There were two better options available for the Cowboys than just calling a timeout with 6 seconds left: Spike the ball or call their final timeout immediately.
Garrett acknowledged he should not have a run a play that had Miles Austin and Kevin Ogletree run vertical routes which all but eliminated the spike option, although the lack of urgency from Austin and Ogletree had in getting back to the line of scrimmage and Bryant's arguing with an official did not help.
Garrett valued the timeout too much.
"Because once you're in field-goal range, you don't want to lose that opportunity by not having a timeout and something happens and all of a sudden, 'What the heck just happened here? We had a chance to kick the game-winning field goal,'" Garrett said.
"And because of a sack, because of something funny that happened in the ballgame, you lose that chance to win the ballgame. So we like the idea of keeping that timeout in our back pocket, but when you put it all together, we didn't handle that situation well enough, and that starts with me, and we've got to do a better job of it."
Why not call a play that would have been a sideline completion or a Tony Romo throwaway? Bailey still would have had an opportunity at the 51-yarder.
This isn't a new issue.
Last December at Arizona, the Cowboys let 18 seconds run off the clock after a Bryant catch at the Arizona 32. Even though the Cowboys had two timeouts left, they elected to spike the ball with seven seconds to play to set up a Bailey kick from 49 yards.
Most remember it as Garrett icing Bailey by calling a timeout before the first kick, but the play clock was running down and the operation was rushed.
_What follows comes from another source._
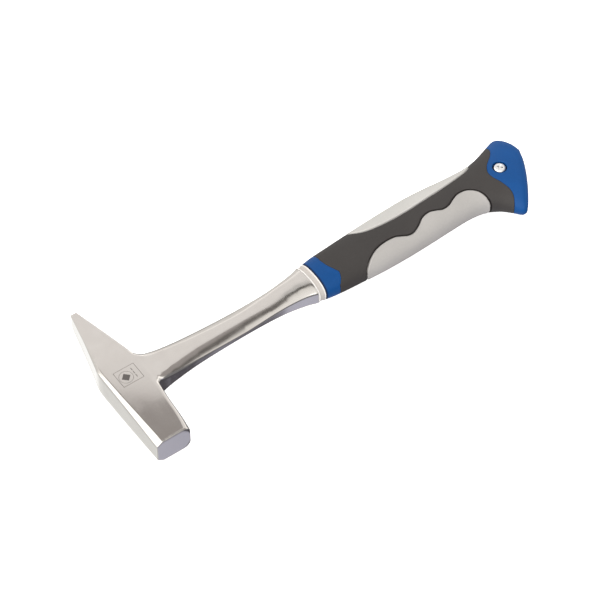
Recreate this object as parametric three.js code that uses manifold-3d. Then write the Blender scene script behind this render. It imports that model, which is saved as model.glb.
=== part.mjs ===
// Rock hammer: a one-piece forged steel head, shank and tang in a bolted, moulded grip.
// Millimetres. +X runs along the handle towards the butt, +Y towards the pick, +Z up out of the cheek
// it lies on. The origin is on the lower cheek's flat, below the crossing of head and handle.
import * as THREE from "three";
import { mergeVertices } from "three/addons/utils/BufferGeometryUtils.js";
import Module from "manifold-3d";

const wasm = await Module();
wasm.setup();

// Driving dimensions
const cheekHalf = 10.8; // half the head's thickness, cheek to mid-plane
const fit = 0.3; // clearance left between neighbouring pieces
const shoulderX = 131.9; // where the shank ends and the tang begins
const collarStart = 132.4;
const collarEnd = 137.4;
const gripStart = 137.8;
const skin = 3.0; // thickness of the soft and coloured mouldings
const screwX = 286.2;
const screwY = 0.3;
const screwHeadR = 4.1;
const screwR = 2.0;
const seatZ = 8.7; // height of the screw's seat above the mid-plane
const tangHalfT = 3.2;
const sleeveWall = 1.2;
const eyeR = 9.6; // round end of the tang

// Head sections, pick side up: y, top flat x, its half-height, cheek's top edge x, cheek half-thickness,
// handle-side x, handle-side bevel
const headSections = [
  [-53.7, -14.9, 6.6, -11.8, 8.8, 7.4, 5.0],
  [-53.2, -15.6, 6.9, -11.9, 9.6, 7.9, 5.2],
  [-52.6, -15.9, 7.1, -12.0, 9.9, 8.1, 5.1],
  [-49.0, -15.9, 7.3, -12.1, 10.1, 8.4, 4.5],
  [-45.0, -15.9, 7.6, -12.3, 10.3, 8.7, 3.7],
  [-38.0, -15.9, 8.1, -12.7, 10.6, 9.0, 3.0],
  [-28.0, -15.9, 8.6, -13.1, 10.8, 9.5, 2.6],
  [-13.0, -15.9, 9.2, -13.7, 10.8, 11.4, 2.6],
  [9.0, -15.9, 9.6, -14.2, 10.8, 11.2, 2.0],
  [14.0, -15.6, 9.6, -13.8, 10.8, 10.0, 1.4],
  [18.0, -14.4, 9.1, -12.8, 10.6, 8.9, 1.0],
  [25.0, -12.6, 8.9, -11.2, 10.1, 7.5, 0.8],
  [38.0, -9.4, 8.8, -9.1, 9.0, 4.9, 0.7],
  [59.0, -4.8, 7.0, -4.7, 7.1, 0.7, 0.6],
  [61.9, -4.1, 6.7, -4.0, 6.8, 0.0, 0.5],
];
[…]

The timeout was actually a smart move in a way if people remember Bailey's first miss of the season at San Francisco came on a rushed operation. In Arizona, Bailey's first kick was good, but his second went left and the Cowboys lost in overtime.
A week later against the New York Giants, television replays caught Jerry and Stephen Jones -- and one of the owner's grandsons -- pleading, "Call a timeout, Jason!" after a New York reception to the Dallas 1. Sixteen seconds ran off the clock before Garrett called the timeout.
The Giants took the lead two plays later, and the Cowboys took over with 46 seconds to play. Having those 16 seconds available may have allowed the Cowboys to drive deeper than the Giants 29 for a game-tying kick by Bailey. Instead they had to settle for a 47-yard attempt, which Jason Pierre-Paul was able to block.
This would be funny if it didn't make Cowboys' fans cry. Imagine the reaction if this kept happening to Wade Phillips.
On Monday, Garrett was accountable for the late-game miscues. He accepted the blame for the loss in meeting with the players, too. He even put the players' penalties on him and probably would have taken the fall for the traffic on Interstate 35 during rush hour if necessary.
But whatever benefit of the doubt he gets for his Princeton pedigree and his always-in-control demeanor is lost.
Garrett is 29 games into his head coaching career and, in many ways, learning as he goes.
He better figure out late-game clock management because he might not get too many more chances.